The practical challenge is keeping these generators from drifting apart as they evolve. The way I manage it is to treat the conventions as the source of truth and the language templates as implementations of those conventions. When I change how health checks are structured, that is a change to the convention, and every generator has to satisfy the new convention. The templating approach is deliberately not clever. Each ecosystem has its own templates, written to be readable on their own, rather than one mega-template trying to abstract over five languages at once.

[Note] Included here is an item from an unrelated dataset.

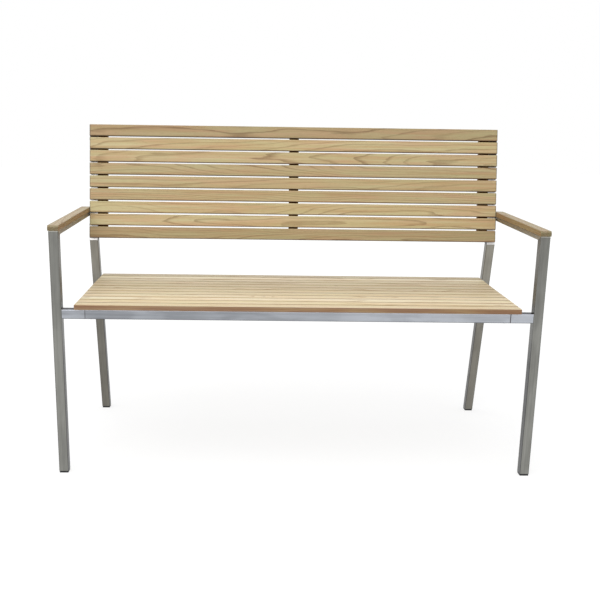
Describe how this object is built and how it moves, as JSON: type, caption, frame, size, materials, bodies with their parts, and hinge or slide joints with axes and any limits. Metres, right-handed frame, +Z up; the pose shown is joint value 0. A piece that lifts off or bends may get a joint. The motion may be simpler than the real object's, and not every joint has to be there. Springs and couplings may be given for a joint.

This is exactly the kind of work where an AI coding agent is genuinely useful and exactly where its limits show. When I update a convention, the work of propagating that change across five language templates, in idioms I am stronger in for some than others, is enormous and repetitive. Claude is good at that propagation, and good at flagging where an idiom in one language has no clean equivalent in another, which is usually where the interesting design questions hide. My Rust is solid and my Vert.x is rustier, and having an agent that can draft the idiomatic version in a framework I touch less often, which I then review against the convention, is what makes maintaining five ecosystems tractable for one person. What it cannot do is decide what the convention should be. That judgment stays with me, because it depends on knowing how these services actually fail in production.

The point of all of it

Generating backends in five languages is not a flex. It is a direct consequence of refusing to bake a stack choice into the platform. The conventions are the real product. The languages are interchangeable surfaces over a consistent set of seams, and the moment you see it that way, supporting five of them stops looking like five times the work and starts looking like one platform with five front ends. That is the bet Re-Shell makes, and so far it has held up.